BEGIN

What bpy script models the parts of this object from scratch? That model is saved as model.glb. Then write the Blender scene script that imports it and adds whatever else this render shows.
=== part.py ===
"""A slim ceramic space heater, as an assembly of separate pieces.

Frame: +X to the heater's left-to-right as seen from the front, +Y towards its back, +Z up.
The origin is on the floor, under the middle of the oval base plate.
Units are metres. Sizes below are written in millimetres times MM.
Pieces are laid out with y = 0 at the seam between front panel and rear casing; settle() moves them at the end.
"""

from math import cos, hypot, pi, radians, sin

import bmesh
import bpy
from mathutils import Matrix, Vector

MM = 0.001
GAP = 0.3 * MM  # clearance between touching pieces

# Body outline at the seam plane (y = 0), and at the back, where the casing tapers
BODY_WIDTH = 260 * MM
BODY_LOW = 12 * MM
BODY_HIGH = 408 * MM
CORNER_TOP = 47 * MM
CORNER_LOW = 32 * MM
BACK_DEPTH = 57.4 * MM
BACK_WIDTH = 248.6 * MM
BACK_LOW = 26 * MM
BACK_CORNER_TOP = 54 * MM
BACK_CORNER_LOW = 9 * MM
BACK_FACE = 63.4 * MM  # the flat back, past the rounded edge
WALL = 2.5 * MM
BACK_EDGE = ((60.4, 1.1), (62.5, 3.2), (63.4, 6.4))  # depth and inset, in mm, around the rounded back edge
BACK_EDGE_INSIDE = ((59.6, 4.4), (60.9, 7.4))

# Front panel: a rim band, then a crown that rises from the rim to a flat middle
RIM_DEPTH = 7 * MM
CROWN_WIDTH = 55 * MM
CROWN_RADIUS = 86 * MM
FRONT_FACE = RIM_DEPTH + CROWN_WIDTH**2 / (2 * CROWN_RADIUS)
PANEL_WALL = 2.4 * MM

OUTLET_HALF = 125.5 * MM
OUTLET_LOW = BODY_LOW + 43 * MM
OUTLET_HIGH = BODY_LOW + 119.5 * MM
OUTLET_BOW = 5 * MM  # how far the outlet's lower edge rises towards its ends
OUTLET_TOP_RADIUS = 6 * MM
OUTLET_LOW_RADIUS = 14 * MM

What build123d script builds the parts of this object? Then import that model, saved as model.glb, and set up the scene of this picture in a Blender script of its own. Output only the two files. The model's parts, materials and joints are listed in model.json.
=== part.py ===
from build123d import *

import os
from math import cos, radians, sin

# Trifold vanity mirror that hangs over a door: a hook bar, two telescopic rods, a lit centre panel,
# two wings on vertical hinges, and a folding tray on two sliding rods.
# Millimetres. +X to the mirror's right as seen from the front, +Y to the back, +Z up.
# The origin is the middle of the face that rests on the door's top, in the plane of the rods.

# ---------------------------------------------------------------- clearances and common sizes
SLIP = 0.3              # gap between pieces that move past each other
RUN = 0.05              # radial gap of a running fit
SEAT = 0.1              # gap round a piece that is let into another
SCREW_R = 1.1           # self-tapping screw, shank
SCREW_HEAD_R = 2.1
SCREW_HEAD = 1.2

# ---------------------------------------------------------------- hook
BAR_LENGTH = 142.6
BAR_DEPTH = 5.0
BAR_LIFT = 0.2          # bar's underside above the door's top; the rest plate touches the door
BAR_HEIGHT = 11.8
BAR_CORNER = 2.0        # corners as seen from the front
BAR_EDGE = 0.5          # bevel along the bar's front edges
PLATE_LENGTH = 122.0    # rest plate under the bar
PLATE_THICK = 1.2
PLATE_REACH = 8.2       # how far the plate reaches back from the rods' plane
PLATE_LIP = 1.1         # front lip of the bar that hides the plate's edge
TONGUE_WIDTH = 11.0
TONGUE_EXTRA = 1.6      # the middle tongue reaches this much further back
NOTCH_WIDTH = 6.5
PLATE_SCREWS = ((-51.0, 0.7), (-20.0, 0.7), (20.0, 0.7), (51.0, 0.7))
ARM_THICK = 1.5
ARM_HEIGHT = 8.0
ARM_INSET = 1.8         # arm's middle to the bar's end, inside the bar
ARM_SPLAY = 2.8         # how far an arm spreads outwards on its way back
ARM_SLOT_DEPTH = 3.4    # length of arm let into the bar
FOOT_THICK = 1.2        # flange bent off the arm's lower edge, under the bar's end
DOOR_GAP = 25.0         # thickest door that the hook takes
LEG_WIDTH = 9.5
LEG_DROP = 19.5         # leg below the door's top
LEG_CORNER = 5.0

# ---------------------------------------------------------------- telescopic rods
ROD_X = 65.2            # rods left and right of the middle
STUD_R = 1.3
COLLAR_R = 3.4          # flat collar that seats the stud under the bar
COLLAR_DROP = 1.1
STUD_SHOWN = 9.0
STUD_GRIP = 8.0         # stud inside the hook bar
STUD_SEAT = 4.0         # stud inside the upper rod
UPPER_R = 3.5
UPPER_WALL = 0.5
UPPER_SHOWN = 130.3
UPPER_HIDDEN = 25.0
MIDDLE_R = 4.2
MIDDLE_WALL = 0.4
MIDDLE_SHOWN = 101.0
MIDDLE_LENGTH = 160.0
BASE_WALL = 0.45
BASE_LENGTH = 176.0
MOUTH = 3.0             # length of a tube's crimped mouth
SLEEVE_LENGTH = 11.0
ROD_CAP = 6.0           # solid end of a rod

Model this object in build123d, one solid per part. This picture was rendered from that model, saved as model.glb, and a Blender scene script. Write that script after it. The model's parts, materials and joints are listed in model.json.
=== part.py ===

END

What is needed is an exact copy of the lines from the start of the listing through the line where "GAP = 0.3 *" sits, please, both end lines included and nothing more.

* **Response**:
What bpy script models the parts of this object from scratch? That model is saved as model.glb. Then write the Blender scene script that imports it and adds whatever else this render shows.
=== part.py ===
"""A slim ceramic space heater, as an assembly of separate pieces.

Frame: +X to the heater's left-to-right as seen from the front, +Y towards its back, +Z up.
The origin is on the floor, under the middle of the oval base plate.
Units are metres. Sizes below are written in millimetres times MM.
Pieces are laid out with y = 0 at the seam between front panel and rear casing; settle() moves them at the end.
"""

from math import cos, hypot, pi, radians, sin

import bmesh
import bpy
from mathutils import Matrix, Vector

MM = 0.001
GAP = 0.3 * MM  # clearance between touching pieces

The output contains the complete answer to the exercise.